Former Chief Rabbi Ovadia Yosef has sharply criticized one of the best-known rituals of Jewish weddings – the "breaking of the glass."
By David Lev
First Publish: 2/12/2010, 1:59 PM / Last Update: 2/13/2010, 8:47 PM


Many less knowledgeable Jews, says Rabbi Yosef, are unaware of the roots of the custom. The breaking of the glass was originally instituted as a sign of mourning for the destroyed Holy Temple.
Former Chief Rabbi Ovadia Yosef has sharply criticized one of the best-known rituals of Jewish weddings – the "breaking of the glass," which traditionally has capped the Jewish wedding ceremony. Rabbi Yosef believes that the custom leads in many cases to "foolishness and lightheadedness," and does not elicit the proper reaction – and, if not for the weight of Jewish tradition, should be eliminated altogether.

Many less knowledgeable Jews, says Rabbi Yosef, are unaware of the roots of the custom. The breaking of the glass was originally instituted as a sign of mourning for the destroyed Holy Temple, and was meant to show that even at the times of our greatest joy, Jews did not forsake their homeland and heritage. But an article in Friday's edition of the Shas-affiliated Yom l'Yom newspaper analyzes Rabbi Yosef's viewpoint on the matter, and quotes him at length as being highly critical of the custom.

Rabbi Yosef criticizes both guests, who cry out their good wishes for the happy couple right after the glass is broken – a most inappropriate reaction, given the reason for the custom – as well as the grooms, who often turn the glass-breaking ceremony into a contest of physical strength. "Many unknowledgeable people fill their mouths with laughter during the breaking of the glass, shouting 'mazal tov' and turning a beautiful custom meant to express our sorrow into an opportunity for lightheadedness."

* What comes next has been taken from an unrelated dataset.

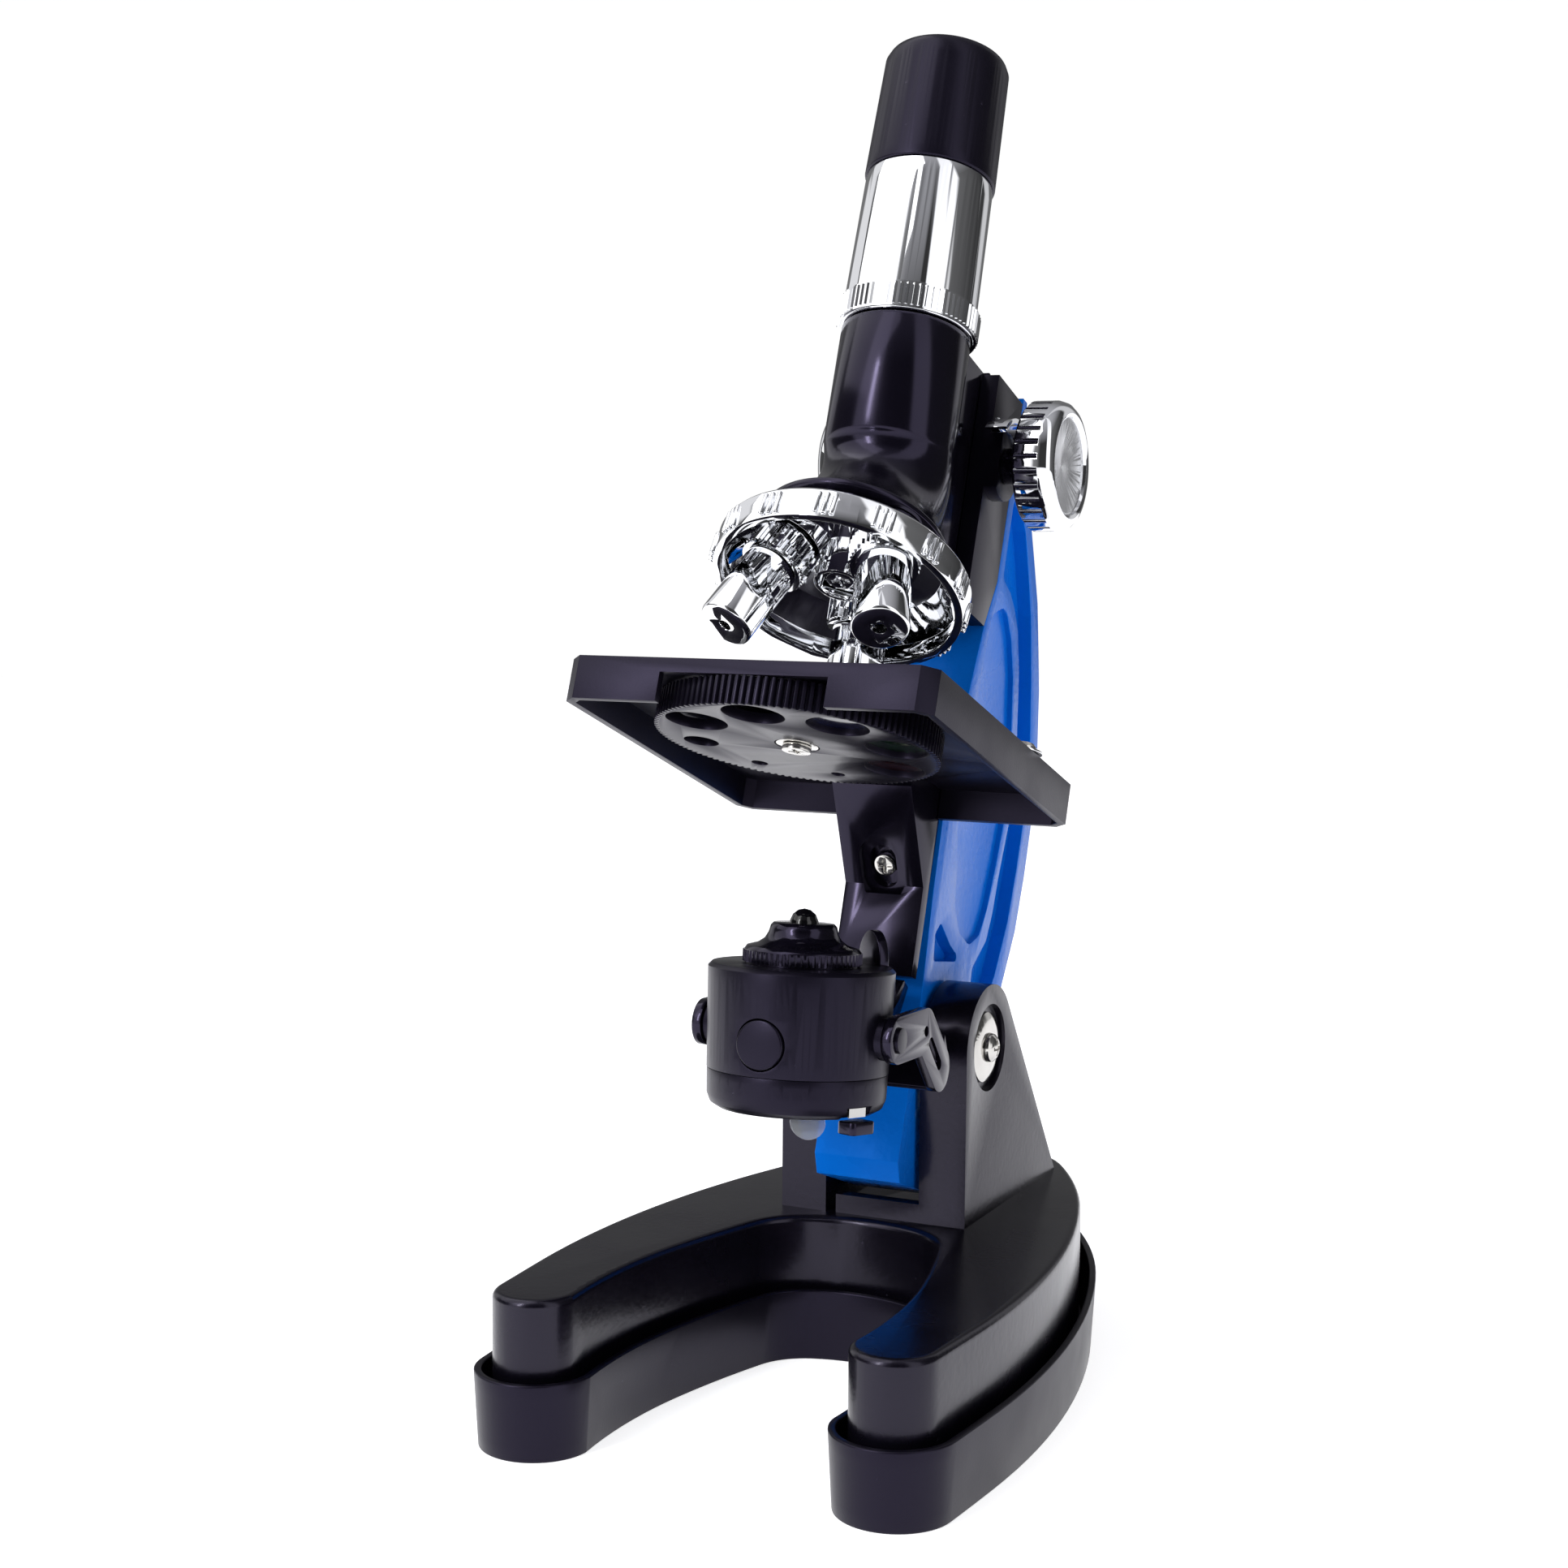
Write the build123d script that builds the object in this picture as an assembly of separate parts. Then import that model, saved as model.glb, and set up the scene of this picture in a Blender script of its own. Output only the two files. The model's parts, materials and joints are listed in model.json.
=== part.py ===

Regarding the grooms, Rabbi Yosef writes "they try to show off their bravery, stepping on the glass to break it into tiny pieces, with those watching laughing and expressing their congratulations." Overall, he writes, "it would be better to do away with this custom altogether than to allow it to continue in this manner, which those with proper souls run away from as from a hot flame."

With that, he says, it would not be proper to do away with a custom that has such deep roots in Jewish history and tradition. By way of correcting the situation, Rabbi Yosef advocates adopting the Sephardic custom of the groom's repeating aloud the Biblical passage, "If I forget thee, O Jerusalem, let my right hand whither," a passage that was traditionally associated with the breaking of the glass. With the repetition, he writes, the rabbi conducting the ceremony can prepare guests to react appropriately to the breaking of the glass.

Rabbi Yosef, former Chief Sephardic Rabbi and the author of dozens of books on all aspects of Jewish tradition, is considered to be one the senior decisors on Jewish law alive today.